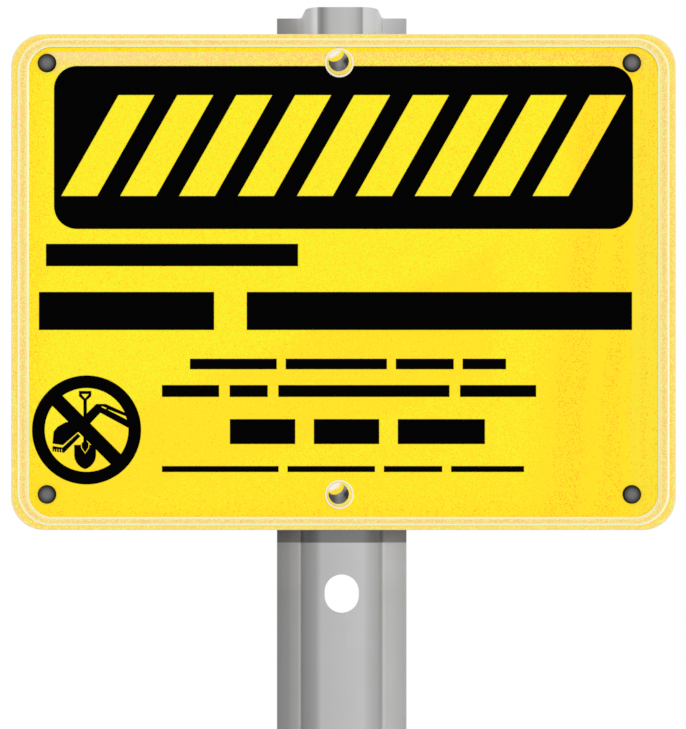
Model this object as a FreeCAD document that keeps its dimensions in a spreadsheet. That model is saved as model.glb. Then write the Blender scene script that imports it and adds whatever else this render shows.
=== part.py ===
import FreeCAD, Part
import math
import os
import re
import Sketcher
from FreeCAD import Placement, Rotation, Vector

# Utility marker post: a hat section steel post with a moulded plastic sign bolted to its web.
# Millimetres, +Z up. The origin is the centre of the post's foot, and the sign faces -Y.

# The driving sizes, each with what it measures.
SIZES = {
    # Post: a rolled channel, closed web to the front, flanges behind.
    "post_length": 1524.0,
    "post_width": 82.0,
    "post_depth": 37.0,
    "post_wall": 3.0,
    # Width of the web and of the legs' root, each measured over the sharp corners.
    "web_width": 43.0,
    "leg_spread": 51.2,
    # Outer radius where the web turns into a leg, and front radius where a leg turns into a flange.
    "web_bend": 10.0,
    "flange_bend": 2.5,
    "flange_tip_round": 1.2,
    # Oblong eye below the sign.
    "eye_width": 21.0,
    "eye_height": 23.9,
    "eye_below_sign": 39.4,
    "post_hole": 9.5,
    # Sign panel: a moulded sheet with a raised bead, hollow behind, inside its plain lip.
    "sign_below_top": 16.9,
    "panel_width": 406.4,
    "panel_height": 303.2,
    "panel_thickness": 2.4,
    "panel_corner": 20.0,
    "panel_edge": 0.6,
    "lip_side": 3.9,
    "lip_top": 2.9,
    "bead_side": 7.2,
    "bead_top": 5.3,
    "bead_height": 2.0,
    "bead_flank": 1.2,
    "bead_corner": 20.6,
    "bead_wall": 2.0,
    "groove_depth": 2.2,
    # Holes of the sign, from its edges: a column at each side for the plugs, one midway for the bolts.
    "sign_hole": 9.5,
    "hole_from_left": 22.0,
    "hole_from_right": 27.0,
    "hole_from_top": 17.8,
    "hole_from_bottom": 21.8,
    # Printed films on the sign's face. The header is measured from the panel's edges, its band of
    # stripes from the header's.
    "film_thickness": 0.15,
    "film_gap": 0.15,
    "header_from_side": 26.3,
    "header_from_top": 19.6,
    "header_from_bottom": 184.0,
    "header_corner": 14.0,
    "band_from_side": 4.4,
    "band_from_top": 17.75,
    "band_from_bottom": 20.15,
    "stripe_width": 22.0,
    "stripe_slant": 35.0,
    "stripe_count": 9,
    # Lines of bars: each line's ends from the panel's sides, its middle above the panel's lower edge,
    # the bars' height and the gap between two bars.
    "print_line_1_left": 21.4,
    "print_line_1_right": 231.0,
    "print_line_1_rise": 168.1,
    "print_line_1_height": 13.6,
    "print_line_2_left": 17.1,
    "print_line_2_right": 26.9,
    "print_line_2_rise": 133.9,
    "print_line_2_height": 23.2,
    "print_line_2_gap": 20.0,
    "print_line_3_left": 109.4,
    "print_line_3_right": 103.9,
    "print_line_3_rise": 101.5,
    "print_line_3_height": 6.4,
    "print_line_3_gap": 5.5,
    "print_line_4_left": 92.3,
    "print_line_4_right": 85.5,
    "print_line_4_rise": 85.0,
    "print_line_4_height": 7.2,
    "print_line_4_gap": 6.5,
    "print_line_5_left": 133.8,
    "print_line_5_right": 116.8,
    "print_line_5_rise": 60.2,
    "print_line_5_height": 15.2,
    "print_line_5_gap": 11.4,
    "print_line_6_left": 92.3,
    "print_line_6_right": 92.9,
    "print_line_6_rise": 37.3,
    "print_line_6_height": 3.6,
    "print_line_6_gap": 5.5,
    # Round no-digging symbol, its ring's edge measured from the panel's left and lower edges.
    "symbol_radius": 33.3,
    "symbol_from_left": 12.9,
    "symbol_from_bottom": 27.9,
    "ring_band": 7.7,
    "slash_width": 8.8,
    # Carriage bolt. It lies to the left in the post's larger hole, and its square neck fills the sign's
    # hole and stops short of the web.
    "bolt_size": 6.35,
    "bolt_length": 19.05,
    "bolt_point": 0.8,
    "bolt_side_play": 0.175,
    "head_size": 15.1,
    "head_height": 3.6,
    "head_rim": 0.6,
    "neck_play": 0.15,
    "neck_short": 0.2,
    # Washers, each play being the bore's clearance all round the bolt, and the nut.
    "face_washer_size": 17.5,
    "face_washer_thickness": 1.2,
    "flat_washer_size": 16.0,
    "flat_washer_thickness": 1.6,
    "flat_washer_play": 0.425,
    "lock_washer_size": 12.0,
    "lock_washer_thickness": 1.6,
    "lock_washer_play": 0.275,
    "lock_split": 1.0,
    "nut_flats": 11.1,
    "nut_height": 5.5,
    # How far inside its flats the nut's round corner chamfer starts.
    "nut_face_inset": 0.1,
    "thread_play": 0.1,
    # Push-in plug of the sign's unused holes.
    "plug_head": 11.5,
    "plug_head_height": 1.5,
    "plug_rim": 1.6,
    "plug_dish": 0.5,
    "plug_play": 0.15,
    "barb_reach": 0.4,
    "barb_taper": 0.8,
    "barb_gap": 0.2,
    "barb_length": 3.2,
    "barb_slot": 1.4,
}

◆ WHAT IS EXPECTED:
Take the lines above from the first through the one containing "# Millimetres, +Z" and reproduce them exactly; include nothing else.

◆ EXERCISE ANSWER:
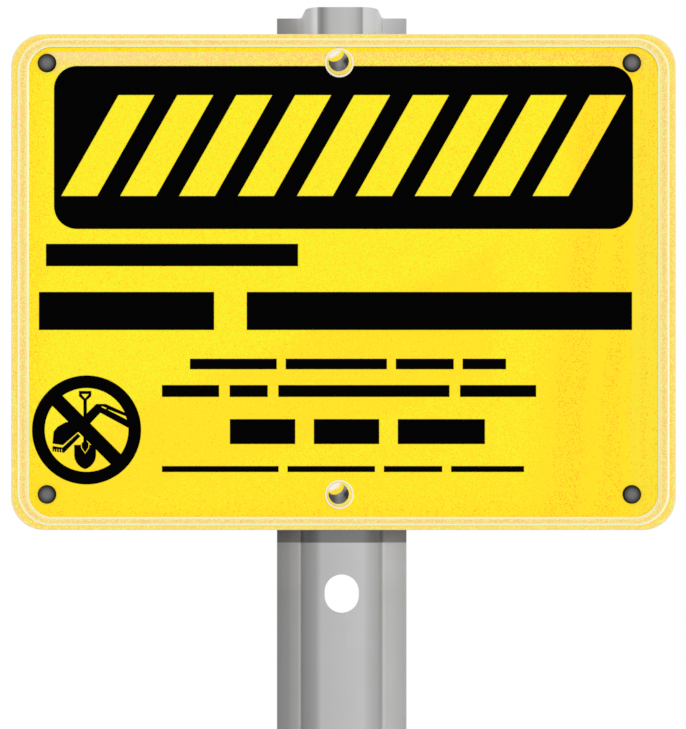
Model this object as a FreeCAD document that keeps its dimensions in a spreadsheet. That model is saved as model.glb. Then write the Blender scene script that imports it and adds whatever else this render shows.
=== part.py ===
import FreeCAD, Part
import math
import os
import re
import Sketcher
from FreeCAD import Placement, Rotation, Vector

# Utility marker post: a hat section steel post with a moulded plastic sign bolted to its web.
# Millimetres, +Z up. The origin is the centre of the post's foot, and the sign faces -Y.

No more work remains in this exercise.